Single by Old Dominion

from the album Old Dominion
- Released: June 17, 2019
- Recorded: December 2018
- Genre: Country
- Length: 3:08
- Label: RCA Nashville
- Songwriters: Josh Osborne; Matthew Ramsey; Trevor Rosen; Brad Tursi;
- Producers: Shane McAnally; Old Dominion;

Old Dominion singles chronology
| "Make It Sweet" (2018) | "One Man Band" (2019) | "Some People Do" (2020) |

= One Man Band (Old Dominion song) =

"One Man Band" is a song recorded by American country music band Old Dominion. It was released in June 2019 as the second single from their self-titled third studio album. The song peaked at No. 20 on the Billboard Hot 100, becoming their highest charting single.

==History==
Lead singer Matthew Ramsey said that the idea for the song came to him just before a concert. He wrote the song with band members Trevor Rosen and Brad Tursi, and frequent collaborator Josh Osborne. The song uses the concept of a one-man band as a metaphor for a man who wants to have a committed relationship instead of living alone. Ramsey describes it as the band's "first love song", and notes that the lyrics have a double meaning that he feels can also refer to his relationship with his bandmates.

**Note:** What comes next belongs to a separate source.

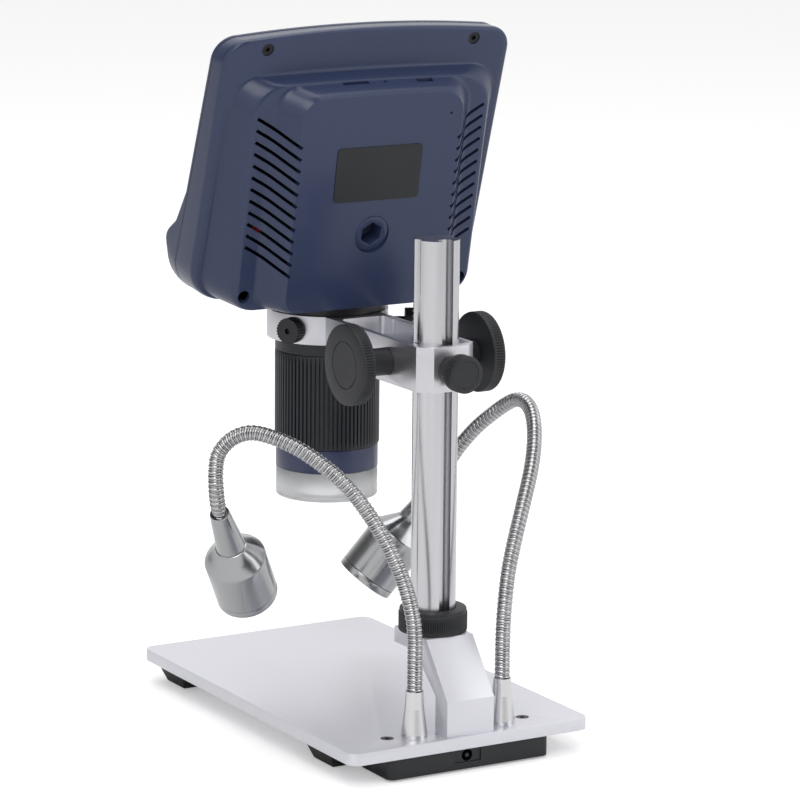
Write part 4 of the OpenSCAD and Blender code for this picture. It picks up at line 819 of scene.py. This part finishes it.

==Commercial performance==
"One Man Band" reached No. 1 on Billboards Country Airplay on chart dated December 14, 2019. It was certified seven-times Platinum by the RIAA on February 6, 2025 for eight million units in sales and streams, their highest certified single. The song has sold 278,000 copies in the United States as of March 2020.

==Charts==

===Weekly charts===

| Chart (2019) | Peak position |
|---|---|
| Canada Hot 100 (Billboard) | 45 |
| Canada Country (Billboard) | 1 |
| US Billboard Hot 100 | 20 |
| US Country Airplay (Billboard) | 1 |
| US Hot Country Songs (Billboard) | 2 |
| US Rolling Stone Top 100 | 13 |

===Year-end charts===

| Chart (2019) | Position |
|---|---|
| US Country Airplay (Billboard) | 54 |
| US Hot Country Songs (Billboard) | 26 |

| Chart (2020) | Position |
|---|---|
| US Billboard Hot 100 | 59 |
| US Country Airplay (Billboard) | 42 |
| US Hot Country Songs (Billboard) | 6 |

== Certifications ==

| Region | Certification | Certified units/sales |
| Canada (Music Canada) | 5× Platinum | 400,000^{‡} |
| New Zealand (RMNZ) | Platinum | 30,000^{‡} |
| United States (RIAA) | 8× Platinum | 8,000,000^{‡} |
^{‡} Sales+streaming figures based on certification alone.